China has its own problems.

Globalization is a major force, powered by the internet and the digital revolution. This is a net positive for Israel because Israel is adaptable.

How to manage the struggle for the hearts and minds of 1.6 billion Muslims. Eizenstat says that we shouldn't view this as a battle between the West and Muslims - rather it's a battle within the Muslim world itself. Arab revolution has aggravated this by bringing political Islam to power. Has had dramatic influences on alliances that US created over six decades. Those alliances are now shattered.

US and Israel have opportunities from this crisis, and need to grab them. Israel has important indirect role. Has to reach a rapprochement with Turkey. For sure Turkey started this in Davos when Erdogan walked out on Peres. The Mavi Marmara could have been resolved two years ago, and the agreement still has not been implemented because of a dispute over money.

If Israel can demonstrate that it can be proactive on 'peace process' it will help moderate Arab states. He admits that 'Palestinians' may not be able to make compromises now but should not stop Israel from demonstrating that it can make compromises. Advocates 2002 Saudi plan and says that we should dismantle outposts and allow only 'natural growth' in 'settlements.' (Sound familiar? See the previous post).

Eizenstat says that the delegitimization issue has added an economic element because Europe is our number one export market and what we're seeing is European multinationals refuse to invest anywhere in Israel because of Arab boycott. As we speak, 14 foreign ministers are calling on European Commission to impose labeling requirement on 'West Bank,' which is an incentive not to invest anywhere in Israel.

Cites Richard Falk saying HP, Elbit and others should be boycotted. (Does anyone listen to Falk?).

Because Israel is not alone, for almost all the issues he mentioned Israel has the same interests as other countries in the region.

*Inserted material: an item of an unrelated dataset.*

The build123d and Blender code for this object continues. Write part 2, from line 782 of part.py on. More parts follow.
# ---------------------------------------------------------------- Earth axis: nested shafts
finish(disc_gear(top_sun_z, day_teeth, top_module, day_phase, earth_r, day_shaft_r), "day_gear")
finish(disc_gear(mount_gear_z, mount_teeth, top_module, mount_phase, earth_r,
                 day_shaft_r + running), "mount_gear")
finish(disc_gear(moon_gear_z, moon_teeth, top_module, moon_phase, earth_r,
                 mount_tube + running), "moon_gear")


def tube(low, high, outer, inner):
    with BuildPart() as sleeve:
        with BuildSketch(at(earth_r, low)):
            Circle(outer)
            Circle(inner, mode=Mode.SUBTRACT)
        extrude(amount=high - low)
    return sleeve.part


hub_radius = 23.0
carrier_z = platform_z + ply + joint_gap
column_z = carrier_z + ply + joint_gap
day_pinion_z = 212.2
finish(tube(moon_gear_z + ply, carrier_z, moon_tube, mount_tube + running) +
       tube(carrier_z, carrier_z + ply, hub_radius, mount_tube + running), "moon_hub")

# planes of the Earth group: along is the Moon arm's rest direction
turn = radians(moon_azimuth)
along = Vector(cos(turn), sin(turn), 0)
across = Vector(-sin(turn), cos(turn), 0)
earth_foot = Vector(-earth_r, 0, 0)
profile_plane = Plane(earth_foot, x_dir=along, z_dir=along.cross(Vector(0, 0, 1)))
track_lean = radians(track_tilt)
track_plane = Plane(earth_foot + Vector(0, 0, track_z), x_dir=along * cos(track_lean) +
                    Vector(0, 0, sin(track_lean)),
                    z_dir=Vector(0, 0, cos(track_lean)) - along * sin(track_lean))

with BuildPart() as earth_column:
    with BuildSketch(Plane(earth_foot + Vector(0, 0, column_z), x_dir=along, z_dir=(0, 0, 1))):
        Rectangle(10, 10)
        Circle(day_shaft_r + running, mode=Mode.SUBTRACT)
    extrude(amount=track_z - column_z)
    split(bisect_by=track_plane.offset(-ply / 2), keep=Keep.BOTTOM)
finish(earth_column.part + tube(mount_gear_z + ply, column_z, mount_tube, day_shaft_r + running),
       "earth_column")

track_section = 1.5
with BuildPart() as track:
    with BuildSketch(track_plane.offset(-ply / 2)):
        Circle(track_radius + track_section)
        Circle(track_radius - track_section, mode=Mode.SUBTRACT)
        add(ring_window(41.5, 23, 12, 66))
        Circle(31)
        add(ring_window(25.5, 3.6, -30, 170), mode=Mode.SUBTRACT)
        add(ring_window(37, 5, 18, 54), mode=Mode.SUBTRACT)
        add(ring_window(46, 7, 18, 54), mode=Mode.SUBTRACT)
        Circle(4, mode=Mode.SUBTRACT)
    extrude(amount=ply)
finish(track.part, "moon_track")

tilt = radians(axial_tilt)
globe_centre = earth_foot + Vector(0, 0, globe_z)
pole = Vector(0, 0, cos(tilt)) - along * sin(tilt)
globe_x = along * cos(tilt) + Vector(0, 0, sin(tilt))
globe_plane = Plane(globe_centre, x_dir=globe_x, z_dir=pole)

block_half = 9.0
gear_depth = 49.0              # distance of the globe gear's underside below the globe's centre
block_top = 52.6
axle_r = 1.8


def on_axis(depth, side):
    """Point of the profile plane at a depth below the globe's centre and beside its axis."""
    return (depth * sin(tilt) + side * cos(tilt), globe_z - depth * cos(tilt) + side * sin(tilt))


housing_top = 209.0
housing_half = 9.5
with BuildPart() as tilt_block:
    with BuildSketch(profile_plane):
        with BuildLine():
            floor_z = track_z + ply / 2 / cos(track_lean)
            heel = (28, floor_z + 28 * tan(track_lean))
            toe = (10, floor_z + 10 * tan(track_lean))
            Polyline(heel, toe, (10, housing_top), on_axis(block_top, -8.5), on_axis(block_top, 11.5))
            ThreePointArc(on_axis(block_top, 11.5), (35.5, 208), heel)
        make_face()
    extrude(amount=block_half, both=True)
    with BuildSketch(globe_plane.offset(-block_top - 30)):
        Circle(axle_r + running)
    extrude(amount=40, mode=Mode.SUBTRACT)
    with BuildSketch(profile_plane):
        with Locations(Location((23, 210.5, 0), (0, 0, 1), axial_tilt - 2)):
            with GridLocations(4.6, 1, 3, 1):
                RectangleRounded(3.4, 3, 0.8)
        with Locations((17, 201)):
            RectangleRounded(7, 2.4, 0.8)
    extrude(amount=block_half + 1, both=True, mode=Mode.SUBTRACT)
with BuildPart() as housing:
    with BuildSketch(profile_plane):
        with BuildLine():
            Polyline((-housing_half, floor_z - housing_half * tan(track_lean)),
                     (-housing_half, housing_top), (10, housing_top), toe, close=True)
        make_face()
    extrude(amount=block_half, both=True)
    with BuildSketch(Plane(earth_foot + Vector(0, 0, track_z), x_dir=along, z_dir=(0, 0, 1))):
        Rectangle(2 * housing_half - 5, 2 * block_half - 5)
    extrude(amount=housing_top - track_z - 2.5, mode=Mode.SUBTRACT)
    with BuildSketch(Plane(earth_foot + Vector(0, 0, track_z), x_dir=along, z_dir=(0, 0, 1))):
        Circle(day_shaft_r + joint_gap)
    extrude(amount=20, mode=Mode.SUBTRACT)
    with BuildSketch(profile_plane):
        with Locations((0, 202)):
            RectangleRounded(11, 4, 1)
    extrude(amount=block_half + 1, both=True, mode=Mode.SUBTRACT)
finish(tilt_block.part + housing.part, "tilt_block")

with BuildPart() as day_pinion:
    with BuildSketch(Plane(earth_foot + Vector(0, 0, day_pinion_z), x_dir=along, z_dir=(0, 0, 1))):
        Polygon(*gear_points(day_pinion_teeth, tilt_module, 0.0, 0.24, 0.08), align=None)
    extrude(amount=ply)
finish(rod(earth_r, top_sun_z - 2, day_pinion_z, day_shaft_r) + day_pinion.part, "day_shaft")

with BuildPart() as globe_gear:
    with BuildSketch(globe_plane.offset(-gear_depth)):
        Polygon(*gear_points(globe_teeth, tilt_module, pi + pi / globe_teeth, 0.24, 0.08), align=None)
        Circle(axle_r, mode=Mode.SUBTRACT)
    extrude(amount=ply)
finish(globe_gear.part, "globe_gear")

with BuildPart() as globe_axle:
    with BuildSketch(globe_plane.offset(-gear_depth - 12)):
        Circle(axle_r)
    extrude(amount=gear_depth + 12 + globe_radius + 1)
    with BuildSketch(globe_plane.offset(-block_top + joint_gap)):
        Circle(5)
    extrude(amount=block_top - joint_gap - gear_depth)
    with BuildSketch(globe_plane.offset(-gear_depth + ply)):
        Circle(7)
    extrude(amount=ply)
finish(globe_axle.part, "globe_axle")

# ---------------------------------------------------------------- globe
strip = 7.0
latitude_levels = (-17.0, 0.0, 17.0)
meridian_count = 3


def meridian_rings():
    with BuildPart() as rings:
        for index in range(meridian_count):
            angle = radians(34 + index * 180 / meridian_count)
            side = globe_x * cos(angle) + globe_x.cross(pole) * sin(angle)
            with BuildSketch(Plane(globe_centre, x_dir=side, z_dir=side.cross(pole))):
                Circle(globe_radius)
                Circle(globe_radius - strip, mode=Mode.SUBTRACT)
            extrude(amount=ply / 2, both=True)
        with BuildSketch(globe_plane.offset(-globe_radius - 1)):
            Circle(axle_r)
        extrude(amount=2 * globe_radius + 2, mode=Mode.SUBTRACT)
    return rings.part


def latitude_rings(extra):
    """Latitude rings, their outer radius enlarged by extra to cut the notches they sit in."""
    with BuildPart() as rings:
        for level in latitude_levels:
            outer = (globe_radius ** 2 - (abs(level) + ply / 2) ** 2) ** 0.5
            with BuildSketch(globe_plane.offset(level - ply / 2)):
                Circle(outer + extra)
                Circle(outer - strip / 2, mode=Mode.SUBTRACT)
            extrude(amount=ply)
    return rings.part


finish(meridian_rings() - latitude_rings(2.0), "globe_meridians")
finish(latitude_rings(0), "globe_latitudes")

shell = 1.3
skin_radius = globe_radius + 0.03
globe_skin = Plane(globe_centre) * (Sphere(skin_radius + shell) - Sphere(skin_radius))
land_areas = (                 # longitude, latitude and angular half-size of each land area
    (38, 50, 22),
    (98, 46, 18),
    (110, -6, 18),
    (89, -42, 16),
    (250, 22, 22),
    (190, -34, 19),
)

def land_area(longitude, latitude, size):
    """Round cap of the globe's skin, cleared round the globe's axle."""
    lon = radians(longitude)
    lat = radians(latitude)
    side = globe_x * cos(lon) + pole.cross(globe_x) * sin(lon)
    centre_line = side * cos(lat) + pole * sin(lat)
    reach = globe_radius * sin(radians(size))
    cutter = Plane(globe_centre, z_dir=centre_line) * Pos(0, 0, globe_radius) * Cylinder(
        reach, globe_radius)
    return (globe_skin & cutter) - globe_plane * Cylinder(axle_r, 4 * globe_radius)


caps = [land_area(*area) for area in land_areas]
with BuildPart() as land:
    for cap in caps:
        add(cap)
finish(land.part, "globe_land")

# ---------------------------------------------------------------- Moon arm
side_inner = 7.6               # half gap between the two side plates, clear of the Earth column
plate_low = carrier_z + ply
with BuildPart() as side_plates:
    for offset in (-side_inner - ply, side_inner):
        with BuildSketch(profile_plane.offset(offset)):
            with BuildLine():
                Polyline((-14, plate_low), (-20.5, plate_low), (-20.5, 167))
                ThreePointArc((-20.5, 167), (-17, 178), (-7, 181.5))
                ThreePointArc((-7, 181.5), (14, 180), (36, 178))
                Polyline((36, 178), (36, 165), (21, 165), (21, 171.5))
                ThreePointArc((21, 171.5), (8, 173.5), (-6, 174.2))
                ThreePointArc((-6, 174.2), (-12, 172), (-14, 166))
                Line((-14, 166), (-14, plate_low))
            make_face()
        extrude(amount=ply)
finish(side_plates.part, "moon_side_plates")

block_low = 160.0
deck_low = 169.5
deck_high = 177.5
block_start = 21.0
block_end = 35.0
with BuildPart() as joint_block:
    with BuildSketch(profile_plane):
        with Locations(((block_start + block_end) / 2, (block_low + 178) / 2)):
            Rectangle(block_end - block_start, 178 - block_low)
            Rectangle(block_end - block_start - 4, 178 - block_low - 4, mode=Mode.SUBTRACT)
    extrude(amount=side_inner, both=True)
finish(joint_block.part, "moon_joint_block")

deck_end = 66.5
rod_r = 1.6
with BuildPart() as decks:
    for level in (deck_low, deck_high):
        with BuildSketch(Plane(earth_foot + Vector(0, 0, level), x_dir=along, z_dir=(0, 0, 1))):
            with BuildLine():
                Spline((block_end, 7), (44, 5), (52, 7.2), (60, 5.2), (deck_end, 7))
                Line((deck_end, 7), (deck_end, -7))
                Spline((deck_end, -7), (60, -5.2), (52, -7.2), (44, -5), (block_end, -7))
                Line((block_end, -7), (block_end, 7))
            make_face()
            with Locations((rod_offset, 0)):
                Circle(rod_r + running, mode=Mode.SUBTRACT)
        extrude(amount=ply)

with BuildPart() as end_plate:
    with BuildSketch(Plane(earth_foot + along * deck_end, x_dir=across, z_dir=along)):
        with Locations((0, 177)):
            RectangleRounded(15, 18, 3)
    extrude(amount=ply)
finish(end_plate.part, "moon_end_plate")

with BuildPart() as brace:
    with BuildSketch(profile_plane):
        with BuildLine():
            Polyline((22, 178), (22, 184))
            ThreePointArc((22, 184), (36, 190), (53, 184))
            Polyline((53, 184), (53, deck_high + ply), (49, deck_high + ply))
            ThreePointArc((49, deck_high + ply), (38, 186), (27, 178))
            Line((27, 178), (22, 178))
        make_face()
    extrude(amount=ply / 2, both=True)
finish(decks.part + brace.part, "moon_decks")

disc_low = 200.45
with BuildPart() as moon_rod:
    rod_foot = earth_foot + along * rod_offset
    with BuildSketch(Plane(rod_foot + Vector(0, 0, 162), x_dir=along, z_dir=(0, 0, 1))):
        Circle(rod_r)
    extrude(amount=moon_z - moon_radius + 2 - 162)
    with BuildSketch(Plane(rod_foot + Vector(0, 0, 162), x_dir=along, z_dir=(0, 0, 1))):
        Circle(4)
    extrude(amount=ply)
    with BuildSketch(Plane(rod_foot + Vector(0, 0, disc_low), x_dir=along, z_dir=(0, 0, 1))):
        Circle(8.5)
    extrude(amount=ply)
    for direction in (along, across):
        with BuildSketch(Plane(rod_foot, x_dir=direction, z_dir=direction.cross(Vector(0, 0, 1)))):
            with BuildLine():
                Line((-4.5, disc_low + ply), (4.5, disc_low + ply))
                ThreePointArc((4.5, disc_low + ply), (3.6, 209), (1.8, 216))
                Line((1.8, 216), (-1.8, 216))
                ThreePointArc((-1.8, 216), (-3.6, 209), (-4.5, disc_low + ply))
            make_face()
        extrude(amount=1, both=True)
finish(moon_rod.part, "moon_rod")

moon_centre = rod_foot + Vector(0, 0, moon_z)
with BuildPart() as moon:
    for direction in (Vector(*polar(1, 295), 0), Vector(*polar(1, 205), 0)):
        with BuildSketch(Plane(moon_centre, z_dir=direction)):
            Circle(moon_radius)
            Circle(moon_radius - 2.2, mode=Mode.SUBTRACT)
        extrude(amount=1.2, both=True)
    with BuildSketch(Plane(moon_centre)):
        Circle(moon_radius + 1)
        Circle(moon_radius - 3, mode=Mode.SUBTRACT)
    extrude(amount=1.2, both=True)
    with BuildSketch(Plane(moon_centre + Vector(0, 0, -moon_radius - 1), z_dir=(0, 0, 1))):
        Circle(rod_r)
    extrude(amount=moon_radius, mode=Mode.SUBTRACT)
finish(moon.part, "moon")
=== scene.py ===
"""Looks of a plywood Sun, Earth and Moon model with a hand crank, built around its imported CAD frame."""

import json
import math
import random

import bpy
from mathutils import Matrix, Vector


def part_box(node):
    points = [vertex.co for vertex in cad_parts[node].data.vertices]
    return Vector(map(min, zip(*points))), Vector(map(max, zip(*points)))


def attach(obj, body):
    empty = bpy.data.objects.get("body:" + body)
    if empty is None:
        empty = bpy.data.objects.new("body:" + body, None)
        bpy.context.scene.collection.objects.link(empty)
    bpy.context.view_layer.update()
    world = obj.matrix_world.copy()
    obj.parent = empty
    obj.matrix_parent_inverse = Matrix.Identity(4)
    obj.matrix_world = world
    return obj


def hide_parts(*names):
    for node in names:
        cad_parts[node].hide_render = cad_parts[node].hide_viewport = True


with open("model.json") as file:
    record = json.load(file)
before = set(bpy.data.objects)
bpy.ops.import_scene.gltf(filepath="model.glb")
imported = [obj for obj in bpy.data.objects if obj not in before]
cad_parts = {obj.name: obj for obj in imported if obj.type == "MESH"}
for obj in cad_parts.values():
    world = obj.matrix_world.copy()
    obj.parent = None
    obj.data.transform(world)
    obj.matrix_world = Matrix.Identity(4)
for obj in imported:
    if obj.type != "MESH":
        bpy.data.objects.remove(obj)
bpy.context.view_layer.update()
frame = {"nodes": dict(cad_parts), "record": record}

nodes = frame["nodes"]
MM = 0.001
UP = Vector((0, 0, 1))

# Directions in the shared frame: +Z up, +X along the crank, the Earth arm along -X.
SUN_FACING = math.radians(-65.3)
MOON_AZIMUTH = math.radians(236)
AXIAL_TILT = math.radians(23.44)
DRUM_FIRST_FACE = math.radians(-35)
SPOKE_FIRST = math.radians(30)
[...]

Josef Joffe up next.  Threats today not as bad in many ways as threats of previous generations. But Russia is back and that means that the 19th century is back. Russia gives great stuff to teach International Politics.

Other not good news from Obama's America - proposing to contain and neutralize itself. Leading from behind in Libya and not leading at all in Syria. No great power has ever done this to itself before, and what we may now be facing is creeping anarchy. For the first time since World War II, the US is involved in nation building at home. Putin and Khameni have reached the conclusion that opportunity beckons from Obama's America.

Antony Leong next. He's actually from Hong Kong. Chinese have great admiration for Jewish people. Why does China have so many fewer Nobel prize winners than Israel? Lots to learn.

China will grow 7% per annum for the next decade if not longer. China has to increase domestic consumption. Urbanization will bring lots of room for growth. Urbanized consumers consumer more. Only 50% of Chinese urbanized - typical western country is 75-85% urbanized. Seek similarities to other countries, but allow differences to coexist. Whenever there's a problem, US thinks of law, logic and relationship. China is reversed.

Five factors young people are seeing in tomorrow: Globalization, new technology taking away jobs, huge debt burden in most western countries (especially where there's one person one vote), inflation, aging population.  In the last ten years in the US, 1% of population has captured 40% of wealth created.

Leong says we have to think about what kind of education we provide our young people, what jobs we find for them, and changing from a wealth creation bias to a wealth distribution bias.

Professor Dominique Moisi is next. 21st century will not be Asian or Chinese century. This is the first time a company has come to prominence without a universal message, only concerned about itself. And China won't do it: If China doesn't fight corruption, it's doomed, but if it does defeat corruption, the party is doomed. But three key words give hope in the continuation of Chinese growth. Decadence, fear. (Sorry - I missed the first one).

No American century. Europe being fragmented. But too early to bury Europe.

(Sorry but I am really wiped out...).

Ambassador Terje Rød-Larsen is next. Population growth, technology and identity are mega trends that are changing the world. He believes that the Middle East will maintain its centrality in geopolitics but what defines everything has changed. Israeli-Arab conflict no longer defines every conflict in the region.

The key to Iran is not the nuclear issue but that Iran's aim is to dominate the region. Iran's nuclear program is just a tool. But if they get nuclear weapons, the NPT will collapse and everyone else will seek nuclear weapons. Note that no one really worries about Israel's nuclear weapons because everyone knows that Israel doesn't want to dominate the region (as you read that, keep in mind who this guy is).

Moderator asking questions. Larsen says that the UN is losing its legitimacy and that's unlikely to change because Security Council permanent members unlikely to give up their status. Eizenstat says we've created an interdependent world where the seven countries that make cell phones cannot go to war. There are two great threats to US leadership to which it must step up by the end of this year: The Iranian nuclear threat (cannot let negotiations drag out while centrifuges spin; military solution better than nuclear Iran) and Syria (where if Hezbullah and Iran are seen as victors, it will have drastic consequences for the rest of the world).